◆ AIM ◆
Return only the lines from the top of the material through the line marked by "CENTRE_SHEEN_GAIN = 1.7", unaltered.

--- begin ---

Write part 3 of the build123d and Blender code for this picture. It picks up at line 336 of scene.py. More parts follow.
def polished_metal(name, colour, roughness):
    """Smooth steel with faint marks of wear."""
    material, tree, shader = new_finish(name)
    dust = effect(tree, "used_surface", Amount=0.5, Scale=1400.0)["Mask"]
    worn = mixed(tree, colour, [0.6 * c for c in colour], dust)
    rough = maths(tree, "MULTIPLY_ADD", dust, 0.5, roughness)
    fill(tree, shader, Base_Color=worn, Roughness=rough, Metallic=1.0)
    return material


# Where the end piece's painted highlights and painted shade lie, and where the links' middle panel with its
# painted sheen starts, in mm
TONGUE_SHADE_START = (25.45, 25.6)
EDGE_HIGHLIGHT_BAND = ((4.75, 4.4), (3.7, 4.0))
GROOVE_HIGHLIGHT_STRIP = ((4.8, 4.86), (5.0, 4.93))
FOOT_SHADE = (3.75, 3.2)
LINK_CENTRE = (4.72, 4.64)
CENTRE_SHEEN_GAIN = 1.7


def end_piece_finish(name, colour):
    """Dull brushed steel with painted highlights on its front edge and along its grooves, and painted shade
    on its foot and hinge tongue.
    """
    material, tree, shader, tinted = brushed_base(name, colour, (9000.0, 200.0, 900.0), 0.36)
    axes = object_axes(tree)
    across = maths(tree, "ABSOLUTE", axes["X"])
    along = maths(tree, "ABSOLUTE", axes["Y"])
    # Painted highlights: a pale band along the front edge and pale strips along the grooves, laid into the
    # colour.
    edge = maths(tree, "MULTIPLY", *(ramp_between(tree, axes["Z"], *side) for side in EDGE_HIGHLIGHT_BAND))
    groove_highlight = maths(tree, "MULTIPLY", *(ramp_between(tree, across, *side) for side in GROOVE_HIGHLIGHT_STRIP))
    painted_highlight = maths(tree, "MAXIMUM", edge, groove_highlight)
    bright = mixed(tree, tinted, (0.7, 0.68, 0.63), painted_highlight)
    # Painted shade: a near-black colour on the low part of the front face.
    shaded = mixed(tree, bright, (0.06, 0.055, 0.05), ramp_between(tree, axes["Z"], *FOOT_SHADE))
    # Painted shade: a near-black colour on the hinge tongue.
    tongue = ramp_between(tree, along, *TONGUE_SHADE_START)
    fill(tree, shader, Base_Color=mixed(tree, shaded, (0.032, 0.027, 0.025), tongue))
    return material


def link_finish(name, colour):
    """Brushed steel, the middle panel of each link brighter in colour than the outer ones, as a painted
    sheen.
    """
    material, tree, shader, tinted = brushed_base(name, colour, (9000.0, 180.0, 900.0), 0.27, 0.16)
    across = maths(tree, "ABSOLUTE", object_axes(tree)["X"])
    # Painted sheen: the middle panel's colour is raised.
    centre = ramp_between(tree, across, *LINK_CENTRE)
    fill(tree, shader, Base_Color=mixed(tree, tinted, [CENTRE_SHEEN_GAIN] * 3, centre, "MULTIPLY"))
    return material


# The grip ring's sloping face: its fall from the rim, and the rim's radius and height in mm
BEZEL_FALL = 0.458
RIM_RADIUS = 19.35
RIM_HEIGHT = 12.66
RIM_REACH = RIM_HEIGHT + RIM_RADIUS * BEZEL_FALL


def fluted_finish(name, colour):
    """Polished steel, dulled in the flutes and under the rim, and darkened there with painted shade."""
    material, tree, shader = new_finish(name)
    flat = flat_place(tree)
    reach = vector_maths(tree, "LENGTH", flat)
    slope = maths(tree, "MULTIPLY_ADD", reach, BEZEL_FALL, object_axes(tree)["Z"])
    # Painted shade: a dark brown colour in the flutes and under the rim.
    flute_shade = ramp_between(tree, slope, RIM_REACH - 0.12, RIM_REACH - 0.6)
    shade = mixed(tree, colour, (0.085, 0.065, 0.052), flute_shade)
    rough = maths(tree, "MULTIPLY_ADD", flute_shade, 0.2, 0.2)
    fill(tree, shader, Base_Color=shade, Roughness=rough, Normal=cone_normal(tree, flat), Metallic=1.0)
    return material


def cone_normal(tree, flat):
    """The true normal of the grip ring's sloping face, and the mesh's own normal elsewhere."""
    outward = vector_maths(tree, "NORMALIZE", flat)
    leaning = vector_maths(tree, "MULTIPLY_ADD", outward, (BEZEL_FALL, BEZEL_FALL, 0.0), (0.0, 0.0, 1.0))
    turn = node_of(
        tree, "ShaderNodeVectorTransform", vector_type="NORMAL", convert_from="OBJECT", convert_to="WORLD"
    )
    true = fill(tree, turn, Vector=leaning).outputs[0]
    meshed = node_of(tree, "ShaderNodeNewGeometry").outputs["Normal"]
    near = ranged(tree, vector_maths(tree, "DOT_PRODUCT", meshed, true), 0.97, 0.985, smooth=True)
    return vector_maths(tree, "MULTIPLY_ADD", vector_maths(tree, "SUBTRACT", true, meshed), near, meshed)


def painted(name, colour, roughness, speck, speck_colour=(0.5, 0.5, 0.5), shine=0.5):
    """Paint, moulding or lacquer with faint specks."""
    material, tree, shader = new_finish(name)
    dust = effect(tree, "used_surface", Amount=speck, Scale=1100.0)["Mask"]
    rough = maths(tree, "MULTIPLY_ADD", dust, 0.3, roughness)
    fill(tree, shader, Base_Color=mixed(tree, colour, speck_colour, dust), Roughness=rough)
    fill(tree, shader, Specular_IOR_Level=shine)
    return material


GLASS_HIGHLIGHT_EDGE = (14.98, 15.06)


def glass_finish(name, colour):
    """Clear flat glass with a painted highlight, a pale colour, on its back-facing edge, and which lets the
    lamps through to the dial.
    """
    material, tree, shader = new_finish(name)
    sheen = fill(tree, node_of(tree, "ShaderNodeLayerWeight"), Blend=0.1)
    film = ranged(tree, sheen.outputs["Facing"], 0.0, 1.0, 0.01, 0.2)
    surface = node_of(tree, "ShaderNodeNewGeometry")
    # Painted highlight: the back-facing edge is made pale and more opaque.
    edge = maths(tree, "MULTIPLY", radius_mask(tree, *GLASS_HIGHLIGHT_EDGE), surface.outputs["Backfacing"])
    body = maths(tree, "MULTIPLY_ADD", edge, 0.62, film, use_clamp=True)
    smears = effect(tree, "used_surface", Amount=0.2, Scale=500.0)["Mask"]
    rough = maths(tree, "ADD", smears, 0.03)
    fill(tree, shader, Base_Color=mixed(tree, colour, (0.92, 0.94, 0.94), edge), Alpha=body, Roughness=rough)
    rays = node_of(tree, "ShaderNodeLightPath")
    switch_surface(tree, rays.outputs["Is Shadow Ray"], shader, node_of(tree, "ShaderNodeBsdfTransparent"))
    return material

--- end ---

◆ COMPLETE ANSWER ◆
Write part 3 of the build123d and Blender code for this picture. It picks up at line 336 of scene.py. More parts follow.
def polished_metal(name, colour, roughness):
    """Smooth steel with faint marks of wear."""
    material, tree, shader = new_finish(name)
    dust = effect(tree, "used_surface", Amount=0.5, Scale=1400.0)["Mask"]
    worn = mixed(tree, colour, [0.6 * c for c in colour], dust)
    rough = maths(tree, "MULTIPLY_ADD", dust, 0.5, roughness)
    fill(tree, shader, Base_Color=worn, Roughness=rough, Metallic=1.0)
    return material


# Where the end piece's painted highlights and painted shade lie, and where the links' middle panel with its
# painted sheen starts, in mm
TONGUE_SHADE_START = (25.45, 25.6)
EDGE_HIGHLIGHT_BAND = ((4.75, 4.4), (3.7, 4.0))
GROOVE_HIGHLIGHT_STRIP = ((4.8, 4.86), (5.0, 4.93))
FOOT_SHADE = (3.75, 3.2)
LINK_CENTRE = (4.72, 4.64)
CENTRE_SHEEN_GAIN = 1.7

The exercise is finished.